** Start of STORED ROWS **

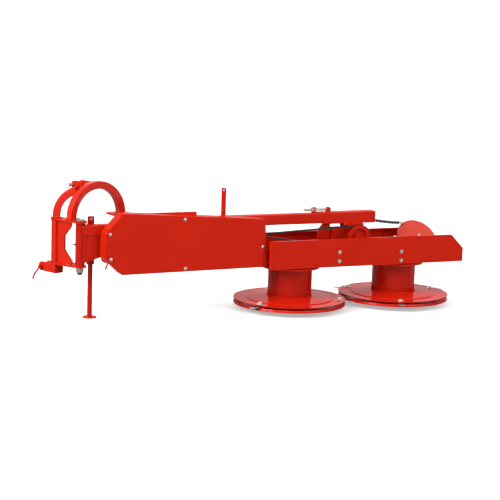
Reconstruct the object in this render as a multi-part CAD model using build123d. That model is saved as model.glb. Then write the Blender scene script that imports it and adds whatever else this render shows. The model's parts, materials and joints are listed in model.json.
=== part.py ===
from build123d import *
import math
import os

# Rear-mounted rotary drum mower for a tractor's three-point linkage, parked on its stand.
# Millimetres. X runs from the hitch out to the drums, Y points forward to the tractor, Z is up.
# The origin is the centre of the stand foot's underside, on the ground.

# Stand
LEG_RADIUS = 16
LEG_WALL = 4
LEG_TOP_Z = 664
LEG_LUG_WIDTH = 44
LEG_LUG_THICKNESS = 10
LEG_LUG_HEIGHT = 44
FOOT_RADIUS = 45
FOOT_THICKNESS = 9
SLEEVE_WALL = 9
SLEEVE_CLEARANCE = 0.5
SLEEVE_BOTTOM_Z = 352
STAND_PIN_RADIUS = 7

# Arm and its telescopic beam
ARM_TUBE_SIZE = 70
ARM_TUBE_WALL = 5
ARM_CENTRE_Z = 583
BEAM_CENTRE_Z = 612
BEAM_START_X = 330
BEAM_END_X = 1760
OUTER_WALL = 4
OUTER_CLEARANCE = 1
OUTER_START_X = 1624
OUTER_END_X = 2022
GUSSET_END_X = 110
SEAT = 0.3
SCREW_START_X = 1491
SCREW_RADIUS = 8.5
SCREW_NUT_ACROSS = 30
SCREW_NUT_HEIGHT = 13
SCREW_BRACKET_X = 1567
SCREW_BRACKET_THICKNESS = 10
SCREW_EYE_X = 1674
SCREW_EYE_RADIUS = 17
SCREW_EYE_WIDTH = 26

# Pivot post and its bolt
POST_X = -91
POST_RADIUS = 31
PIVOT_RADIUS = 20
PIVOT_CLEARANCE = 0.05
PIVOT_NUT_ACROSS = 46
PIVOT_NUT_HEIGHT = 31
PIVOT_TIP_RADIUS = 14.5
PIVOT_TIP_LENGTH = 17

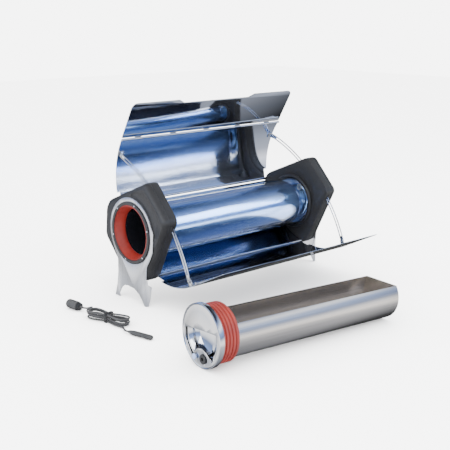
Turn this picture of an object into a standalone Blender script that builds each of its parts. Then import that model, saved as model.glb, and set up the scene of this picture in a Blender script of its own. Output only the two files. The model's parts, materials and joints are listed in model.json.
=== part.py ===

** End of STORED ROWS **

_INSTRUCTIONS TO FOLLOW_
List all lines in the material containing the string "script".

_RESPONSE TO THE TASK_
Reconstruct the object in this render as a multi-part CAD model using build123d. That model is saved as model.glb. Then write the Blender scene script that imports it and adds whatever else this render shows. The model's parts, materials and joints are listed in model.json.
Turn this picture of an object into a standalone Blender script that builds each of its parts. Then import that model, saved as model.glb, and set up the scene of this picture in a Blender script of its own. Output only the two files. The model's parts, materials and joints are listed in model.json.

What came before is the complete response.